Simulation of West African monsoon circulation in four atmospheric general circulation models forced by prescribed sea surface temperature

The mean evolution of the West African monsoon (WAM) circulation and its interannual variability have been studied using an ensemble of 21 simulations (common period 1961–1994) performed with four different atmospheric general circulation models (AGCMs) (European Center/Hamburg (ECHAM) 3, ECHAM 4, Action de Recherche Petite Echelle Grande Echelle (ARPEGE), and Goddard Institute for Space Studies (GISS)) and forced by the same observed sea surface temperature (SST) data set.

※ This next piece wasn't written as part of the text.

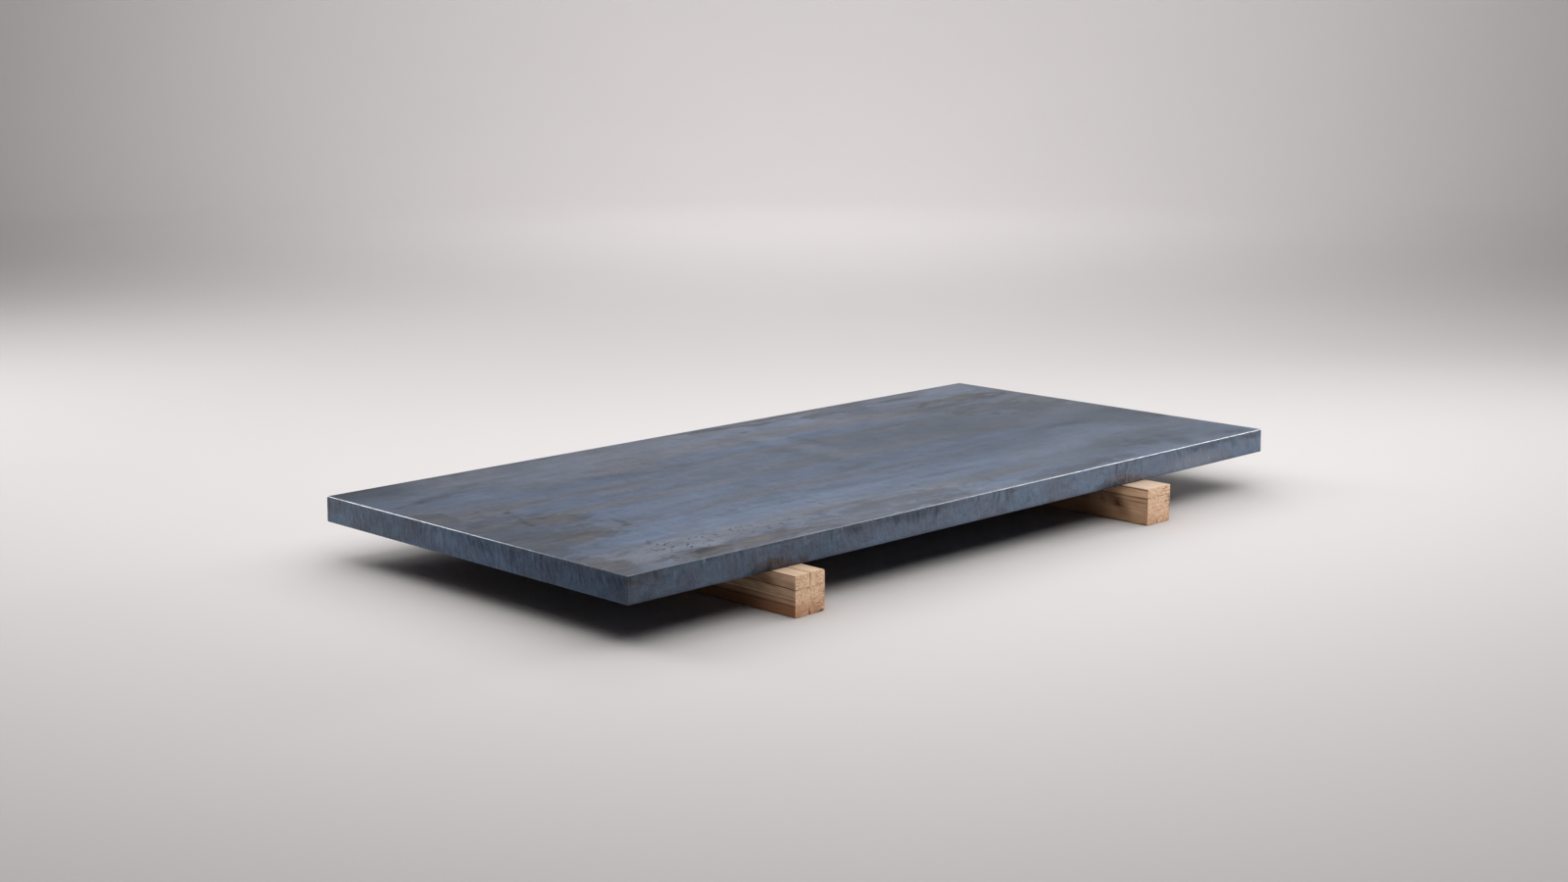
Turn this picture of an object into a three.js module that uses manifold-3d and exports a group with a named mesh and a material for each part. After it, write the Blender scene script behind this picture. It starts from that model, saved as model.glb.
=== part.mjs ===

The results have been compared with European Centre for Medium‐Range Weather Forecasts reanalyses (ERA‐40). The climatological means of WAM winds for the AGCMs are similar to the ERA‐40 ones. However, the AGCMs tend to underestimate the southern wind component at low levels around 10°N compared to the ERA‐40. The simulated Tropical Easterly Jet (TEJ) is usually shifted northward and also too weak for ECHAM 3 and ECHAM 4 compared to ERA‐40. The interannual variability of an atmospheric WAM index (WAMI) is quite successfully reproduced (the correlations between the mean ensemble of each AGCM and ERA‐40 time series over 1961–1994 range between 0.51 and 0.64). In particular, the four AGCMs reproduce quite well the mean teleconnection structure with El Niño–Southern Oscillation, i.e., a strong (weak) monsoon during La Niña (El Niño) events, even if the largest absolute correlations between WAMI and SST in the eastern and central equatorial Pacific are weaker than in ERA‐40. On a yearly basis, WAMI is more predictable and skillful during the cold ENSO years than during the warm ENSO ones. The unskillful warm ENSO events are associated with a significant cooling over the equatorial Atlantic and Western Pacific Ocean and a significant warming in the tropical Indian Ocean.